Create a disk exclusion rule to skip Portworx devices
- In the Dynatrace menu, go navigate to the Hosts page and select the host for which you want to create a disk exclusion rule.
- On the host overview page, select Settings.
- Select Disk options.
- From the Disk options page, make the following changes:
- Set Disk path to “/dev/pxd/pxd* ”.
- Add another Disk path for “/dev/mapper/pxd-enc*”.
- Set File system type to “*”.
- Save your changes.
For more information, refer to the Dynatrace documentation.

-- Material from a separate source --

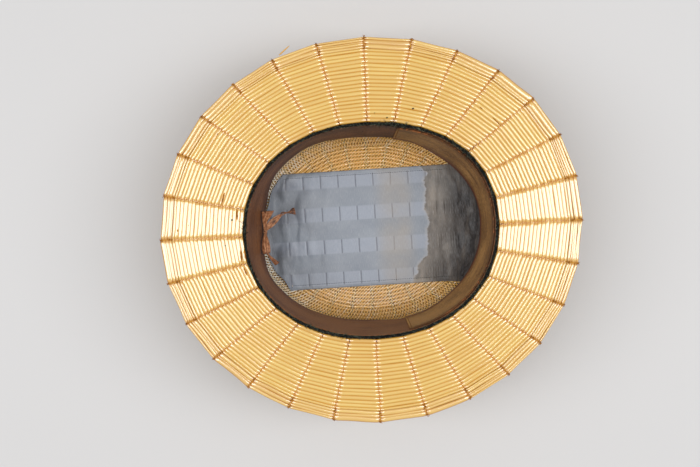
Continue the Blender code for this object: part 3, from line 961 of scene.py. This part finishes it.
NET_PITCH = 1.88 * MM
NET_STOUT = 0.33 * MM  # radius of the threads that run one way
NET_FINE = 0.15 * MM  # and of those that cross them
NET_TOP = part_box("gauze_lining")[1].z
NET_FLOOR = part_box("gauze_lining")[0].z + 0.4 * MM
NET_INSET = STRAW + 0.8 * MM
NET_CORNER = 9.5 * MM
NET_ARC = NET_CORNER * math.pi / 2
NET_REACH = 0.105  # further than any thread of the tip goes from its middle
NET_STRANDS = 56  # threads on each side of the middle one
NET_STEPS = 43  # places on each thread of the tip
CLIMB_STEPS = 12  # and on each thread of the wall
NET_ANGLES = 720
NET_GIRTH = 560 * MM
NET_WARP = 0.28 * MM
NET_WAVES = 75  # in a metre
# Where the soft noise that moves a point along x, y and z is read, from the point's own place
WARP_SHIFTS = (Vector((0, 0, 0)), Vector((9.3, -1.5, -7.9)), Vector((6.3, 0.2, -2.7)))
WALL_LEAN = 0.45  # how far the threads of the wall run sideways for each length that they climb
# The two ways of the tip's threads: bearing, radius and tone
NET_WAYS = ((math.radians(43.5), NET_STOUT, 0.66), (math.radians(-46.5), NET_FINE, 0.58))


def warp(points):
    """Points that a soft noise moves, less up and down than sideways."""
    moved = [[noise.noise(Vector(p) * NET_WAVES + shift) * NET_WARP for shift in WARP_SHIFTS] for p in points]
    return points + np.array(moved) * np.array([1, 1, 0.25])


def net_wall_place(angle, run):
    """A place on the net's wall, a length up from where it leaves the flat tip."""
    if run < NET_ARC:
        turn = run / NET_CORNER
        z = NET_FLOOR + NET_CORNER * (1 - math.cos(turn))
        return ring_point(crown_half(z, NET_INSET + NET_CORNER * (1 - math.sin(turn))), angle, z)
    z = NET_FLOOR + NET_CORNER + run - NET_ARC
    return ring_point(crown_half(z, NET_INSET), angle, z)


def net_tip(pile, rng):
    flat_half = crown_half(NET_FLOOR, NET_INSET + NET_CORNER)
    for bearing, radius, tone in NET_WAYS:
        way = polar(1, bearing)
        side = np.cross(UP, way)
        for step in range(-NET_STRANDS, NET_STRANDS + 1):
            line = side * step * NET_PITCH + way * np.linspace(-NET_REACH, NET_REACH, NET_STEPS)[:, None]
            x, y = line[:, 0], line[:, 1]
            line = line[np.hypot(x, y) < oval_radius(flat_half, np.arctan2(y, x)) + 1 * MM]
            if len(line) < 2:
                continue
            line[:, 2] = NET_FLOOR
            # Painted shade: the threads darken towards the +y side of the tip, which lies more in shade
            tones = tone + 0.05 * rng.normal() - 1.6 * line[:, 1]
            pile.strand(warp(line), radius, corners=4, tone=tones, seed=rng.uniform(0, 9))


def net_wall(pile, rng):
    top_run = NET_TOP - NET_FLOOR - NET_CORNER + NET_ARC
    fine = equal_angles(NET_ANGLES)
    fine = np.append(fine, fine[0] - math.tau)
    count = round(NET_GIRTH / (NET_PITCH * math.sqrt(2)))
    runs = np.linspace(0, top_run, CLIMB_STEPS)
    for lean, radius in ((WALL_LEAN, NET_STOUT), (-WALL_LEAN, NET_FINE)):
        for step in range(count):
            around = (step / count + lean * runs / NET_GIRTH) % 1.0
            angles = np.interp(around * NET_ANGLES, np.arange(NET_ANGLES + 1), fine)
            line = np.array([net_wall_place(a, r) for a, r in zip(angles, runs)])
            inward = -np.stack([np.cos(angles), np.sin(angles), np.full(CLIMB_STEPS, 0.3)], axis=1)
            # Painted light: the threads are paler towards the back, where the wall faces the lamp on the +x
            # side
            at_back = max(0.0, -math.cos(angles[0])) ** 3
            thick = (radius + NET_STOUT) / 1.75
            tones = 0.6 + 0.5 * at_back + 0.07 * rng.normal()
            pile.strand(warp(line), thick, corners=4, face=inward, tone=tones, seed=rng.uniform(0, 9))


def make_net():
    rng = np.random.default_rng(41)
    pile = Pile()
    net_tip(pile, rng)
    net_wall(pile, rng)
    net = pile.build("gauze_net", NET_THREAD, "net", ["gauze_lining"])


make_net()


# Silk panel

SILK_WIDTH = 100.6 * MM
SILK_TURN = math.radians(1.5)
SILK_FLOOR = STRAW + 1.6 * MM
SILK_TOP = 46.0 * MM
SILK_FRONT_CURVE = 17.0 * MM
SILK_BACK_CURVE = 10.0 * MM
SILK_BACK_TOP = 7.2 * MM
SILK_INSET = STRAW + 2.9 * MM
SILK_CLOTH = 0.3 * MM
SILK_COLUMNS = 101
SILK_BACK_ROWS = 150
SILK_FRONT_ROWS = 180
# Woven squares: the middle of each row of them across the panel and its width, in millimetres
SQUARE_ROWS = ((-42.3, 11.2), (-14.6, 12.0), (13.4, 12.0), (41.6, 11.0))
SQUARE_PITCH = 15.1 * MM
SQUARE_START = 6.2 * MM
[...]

Portworx installation failure on individual nodes
If installation failures are detected on specific nodes, run the following to restart Portworx on each of these nodes:
systemctl restart portworx
Portworx upgrade fails with the runc run failed error
During the upgrade process of Portworx, if you encounter failures with the following error in the log:
runc run failed: container with given ID already exists
Reboot the affected node for a successful upgrade of Portworx.
Same drive present in storage pools
When a drive within a storage pool goes offline and later comes back online, it may mistakenly appear as if it belongs to two different pools, with one pool showing as offline. This issue often arises due to changes in the order or naming of the drives or disks when drives that were previously offline are reconnected. To resolve this confusion and ensure your storage system operates correctly, follow these steps:
- Verify that all drives associated with the node are online.
- Perform a maintenance cycle to refresh the new drive name.